Гойе всюду мерещились ведьмы и призраки, да и не зря он, истинный испанец, питал пристрастие к вареным бобам — ведь боб, если разглядывать его под микроскопом, — это настоящая ведьмина голова!
И все-таки нельзя сказать, что Гойя безоговорочно верил в ведьм — тоже ведь колдовское наваждение! — и потому рисовал их просто старухами, морщинистыми, дряхлыми, костлявыми.
Чаще всего это сводни — злейшие враги искренней, бескорыстной любви.
И Гойя предостерегает, напоминая о ведьмовских кознях, уловках и приманках, — им жизнь не в жизнь, если не случится навредить, передернуть, сбить с пути истинного. А самая большая ведьмовская удача — растлить юное существо.
Поэтому так часто на метле впереди или позади ведьмы оказывается совсем еще молодая девушка, дрожащая от страха.
Она уже поняла, чем грозит ей неминуемый шабаш.
Ведьма же просто обязана затащить на дикое ночное сборище юную девушку или приволочь для жарки младенца — это входит в круг ее злокозненных профессиональных обязанностей.

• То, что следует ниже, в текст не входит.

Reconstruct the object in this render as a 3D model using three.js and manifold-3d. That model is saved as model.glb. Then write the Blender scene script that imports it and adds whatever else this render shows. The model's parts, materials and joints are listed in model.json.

Старые ведьмы (впрочем, есть на свете и добрые старушки — честь им и хвала!) только и помышляют о том, как бы погубить цвет жизни — их-то жизнь кончена! — и в самое сердце ранить любовь.
Но все же почему ведьмы стали для Гойи навязчивой идеей?
Отчего именно в них Гойя воплотил всю жуть испанского сумеречного часа? Отчего они мерещились ему и в Монклоа, и на холмах Эль Пардо, где Мансанарес так скуден, что и для крестильного ведьмовского обряда воды не наскребешь?
Всю свою тревогу вложил в них Гойя, все свое бессонное горе, все свои ночные страхи и беды.
До умопомрачения доходила в Гойе эта страстная ненависть. Во всякой старухе ему виделась ведьма, а старость казалась обиталищем зла. У этой слепой ярости была своя причина.
Наверное, некая ведьма — не сводня ли с офорта о ревности? — разрушила его союз с герцогиней Альба.
Говорят, одна из прислужниц герцогини, старуха, перепутала — или подложила нарочно — письмо или подарок с запиской и тем приблизила разрыв.
Не с той ли поры в каждой сводне Гойе мерещится ведьма? Не с той ли норы всякая старуха, служанка или родственница, — кажется ему злым гением, увлекающим красоту на путь порока? Ведь это по ведьмовскому наущению любимая отвергла его!
Ведьмы — сама смерть в старушечьем обличье, сама ненависть.
Вечно ведьмовская воронья стая кружит над любовью.
И шамкает над доверчивым ушком беззубый рот: «Уж поверь моему опыту: не обманешь — не продашь, а не продашь — не пробьешься! На том мир стоит и стоять будет!»